Let me explain. When people select stimuli to respond to, they organise it so as to be able to interpret it leading to perception formation. Now organisation is done by first selectively focusing on certain elements in the stimuli (termed as ‘figure’), whilst pushing the rest to the back (termed as ‘ground’). In the case of this Ad the lack of term insurance was supposed to be the ‘figure’. The rest of the story was supposed to get pushed back as the ‘ground’. What I did was reverse it. I pushed the insurance part to the back, focusing totally on the lady’s nasty behaviour. Thus my interpretation of the Ad went completely off target from what Policy Bazaar intended. Meaning, I formed a perception starkly different from what was supposed to be formed.

A reversal of ‘figure and ground’ is dangerous in that it mars ‘right’ perception formation. Remember, it’s not that perceptions aren’t formed, it’s that they are completely off track from what is intended. The final outcome of course is that the brand in question achieves none of what it intended to, via the communique.

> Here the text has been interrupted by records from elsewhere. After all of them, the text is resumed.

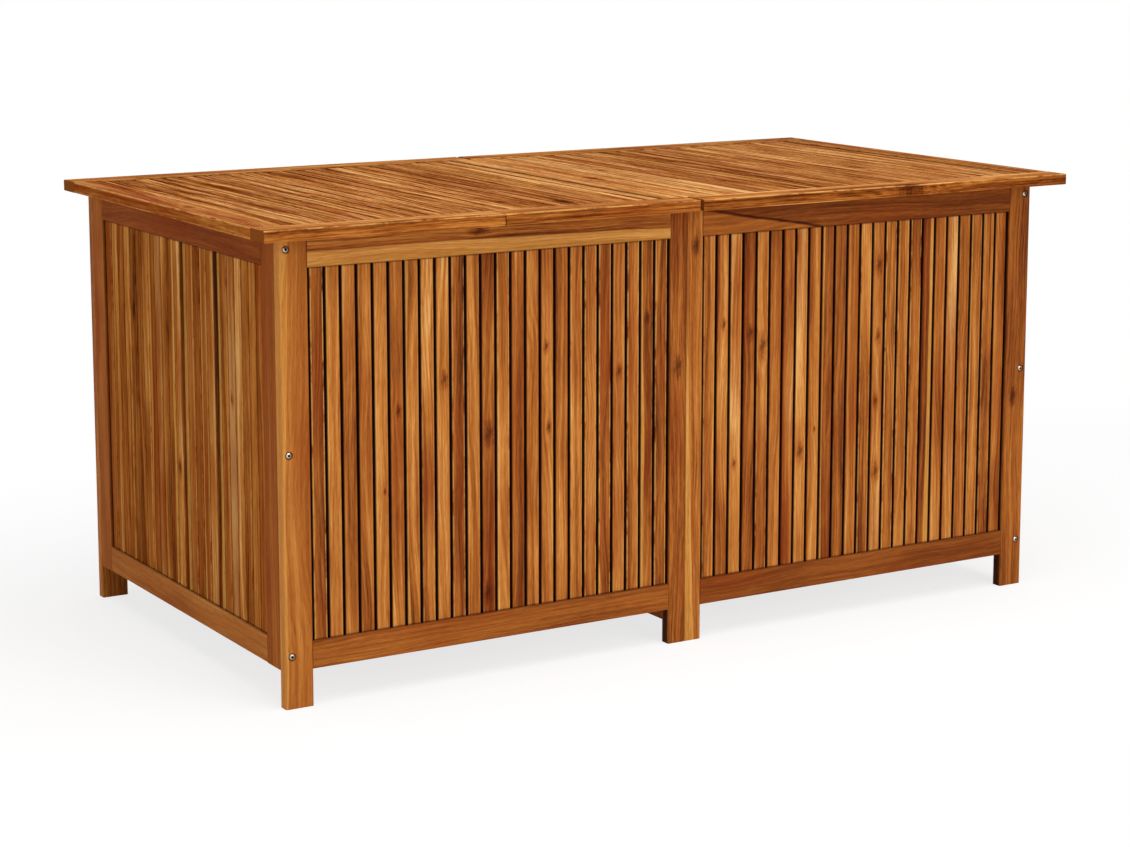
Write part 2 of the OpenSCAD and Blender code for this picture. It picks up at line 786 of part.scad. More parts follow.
module left_lid_front_rail() color(lidwood) at_left_lid() lid_rail();
module left_lid_back_rail() color(lidwood) at_left_lid() lid_back_rail();
module left_lid_outer_stile() color(lidwood) at_left_lid() lid_stile(lid_stiles[0]);
module left_lid_inner_stile() color(lidwood) at_left_lid() lid_stile(lid_stiles[1]);
module left_lid_slats() color(slatwood) at_left_lid() lid_slats();
module left_lid_battens() color(shadewood) at_left_lid() lid_battens();

module right_lid_front_rail() color(lidwood) at_right_lid() lid_rail();
module right_lid_back_rail() color(lidwood) at_right_lid() lid_back_rail();
module right_lid_outer_stile() color(lidwood) at_right_lid() lid_stile(lid_stiles[0]);
module right_lid_inner_stile() color(lidwood) at_right_lid() lid_stile(lid_stiles[1]);
module right_lid_slats() color(slatwood) at_right_lid() lid_slats();
module right_lid_battens() color(shadewood) at_right_lid() lid_battens();

module centre_beam()
    color(shadewood)
        difference() {
            board_along_y([-beam_w / 2, front_y + board_t, floor_z - beam_h],
                          [beam_w / 2, back_y - board_t, floor_z]);
            at_left_end() floor_beam_screws() screw_hole(long_screw);
            at_right_end() floor_beam_screws() screw_hole(long_screw);
            at_beam_corners() bracket_screws() screw_hole(short_screw);
        }

module floor_cleats()
    color(shadewood) {
        at_left_end() floor_cleat();
        at_right_end() floor_cleat();
    }

module left_floor_slats() color(shadewood) at_left_end() floor_slats();
module right_floor_slats() color(shadewood) at_right_end() floor_slats();

module hinge_body_leaves()
    color(steel) {
        at_left_hinges() body_leaf();
        at_right_hinges() body_leaf();
    }

module left_hinge_lid_leaves() color(steel) at_left_hinges() lid_leaf();
module right_hinge_lid_leaves() color(steel) at_right_hinges() lid_leaf();

module hinge_pins()
    color(steel) {
        at_left_hinges() hinge_pin();
        at_right_hinges() hinge_pin();
    }

module corner_bolts() color(steel) at_corners() corner_places() bolt();
module cross_dowels() color(steel) at_corners() corner_places() cross_dowel();

module seam_plates()
    color(steel) {
        at_front_seam() seam_plate_pair();
        at_back_seam() seam_plate_pair();
    }

module beam_brackets() color(steel) at_beam_corners() bracket();

// Short screws in the body: seam plates, beam brackets and hinge leaves
module fitting_screws()
    color(steel) {
        at_front_seam() plate_screws() screw(short_screw);
        at_back_seam() plate_screws() screw(short_screw);
        at_beam_corners() bracket_screws() screw(short_screw);
        at_left_hinges() body_leaf_screws() screw(short_screw);
        at_right_hinges() body_leaf_screws() screw(short_screw);
    }

// Long screws in the floor slats and the cleats
module floor_screws()
    color(steel) {
        at_left_end() floor_half_screws();
        at_right_end() floor_half_screws();
    }

module floor_half_screws() {
    floor_end_screws() screw(long_screw);
    floor_beam_screws() screw(long_screw);
    cleat_screws() screw(long_screw);
}

module left_lid_screws()
    color(steel) {
        at_left_hinges() lid_leaf_screws() screw(short_screw);
        at_left_lid() batten_screws() screw(long_screw);
    }

module right_lid_screws()
    color(steel) {
        at_right_hinges() lid_leaf_screws() screw(short_screw);
        at_right_lid() batten_screws() screw(long_screw);
    }

front_left_outer_stile();
front_left_inner_stile();
front_left_top_rail();
front_left_bottom_rail();
front_left_slats();
front_right_outer_stile();
front_right_inner_stile();
front_right_top_rail();
front_right_bottom_rail();
front_right_slats();
back_left_outer_stile();
back_left_inner_stile();
back_left_top_rail();
back_left_bottom_rail();
back_left_slats();
back_right_outer_stile();
back_right_inner_stile();
back_right_top_rail();
back_right_bottom_rail();
back_right_slats();
left_end_front_stile();
left_end_back_stile();
left_end_top_rail();
left_end_bottom_rail();
left_end_slats();
right_end_front_stile();
right_end_back_stile();
right_end_top_rail();
right_end_bottom_rail();
right_end_slats();
left_lid_front_rail();
left_lid_back_rail();
left_lid_outer_stile();
left_lid_inner_stile();
left_lid_slats();
left_lid_battens();
right_lid_front_rail();
right_lid_back_rail();
right_lid_outer_stile();
right_lid_inner_stile();
right_lid_slats();
right_lid_battens();
centre_beam();
floor_cleats();
left_floor_slats();
right_floor_slats();
hinge_body_leaves();
left_hinge_lid_leaves();
right_hinge_lid_leaves();
hinge_pins();
corner_bolts();
cross_dowels();
seam_plates();
beam_brackets();
fitting_screws();
floor_screws();
left_lid_screws();
right_lid_screws();
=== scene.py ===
"""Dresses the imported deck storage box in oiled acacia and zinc-plated steel, and sets its studio."""

import collections
import json
import math

import bpy
import mathutils
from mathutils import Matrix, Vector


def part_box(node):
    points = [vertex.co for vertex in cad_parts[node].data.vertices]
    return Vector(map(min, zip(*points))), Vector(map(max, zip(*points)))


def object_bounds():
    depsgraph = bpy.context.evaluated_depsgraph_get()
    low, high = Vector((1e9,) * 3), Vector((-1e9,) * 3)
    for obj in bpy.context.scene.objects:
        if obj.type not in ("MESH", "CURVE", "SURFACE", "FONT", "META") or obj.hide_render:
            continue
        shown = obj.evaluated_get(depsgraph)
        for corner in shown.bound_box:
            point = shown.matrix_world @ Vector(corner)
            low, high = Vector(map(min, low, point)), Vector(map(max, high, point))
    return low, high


bl_info = {
    "name": "Deck storage box finishes",
    "version": (1, 0, 0),
    "blender": (4, 5, 0),
    "location": "3D View > Sidebar > Deck Box",
    "description": "Oiled acacia boards, zinc-plated fittings and a pale studio for a slatted deck box",
    "category": "Material",
}

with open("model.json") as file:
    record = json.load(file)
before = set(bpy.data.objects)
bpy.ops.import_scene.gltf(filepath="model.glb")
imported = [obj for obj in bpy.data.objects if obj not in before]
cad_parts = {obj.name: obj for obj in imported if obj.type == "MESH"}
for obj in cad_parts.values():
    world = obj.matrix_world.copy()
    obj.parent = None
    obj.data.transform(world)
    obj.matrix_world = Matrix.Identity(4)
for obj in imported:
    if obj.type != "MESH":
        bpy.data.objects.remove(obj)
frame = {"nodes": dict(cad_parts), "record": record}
cad_low, cad_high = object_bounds()

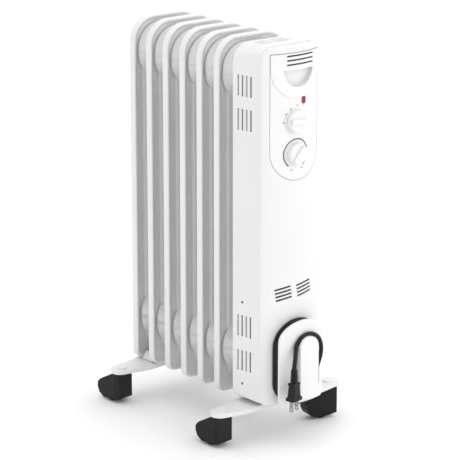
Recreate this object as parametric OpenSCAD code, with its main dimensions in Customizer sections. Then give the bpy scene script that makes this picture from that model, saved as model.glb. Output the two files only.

Now that’s wasted Ad dollars.

NB. – I am not claiming a figure and ground reversal for all who may have seen the Ad. I am only saying it happened to me. 


Unknown said…
Couldnt agree with you more. The lady just seems like a nag, thus probably repelling viewers rather than anything else! The difficulties associated with financial products and marketing are hard enough, this acts as a further push.
Having said that, insurance has always been seen as a product which people only buy through force, rather than anything else. Would consumer education on its importance be a better way of doing so, in a gentler manner?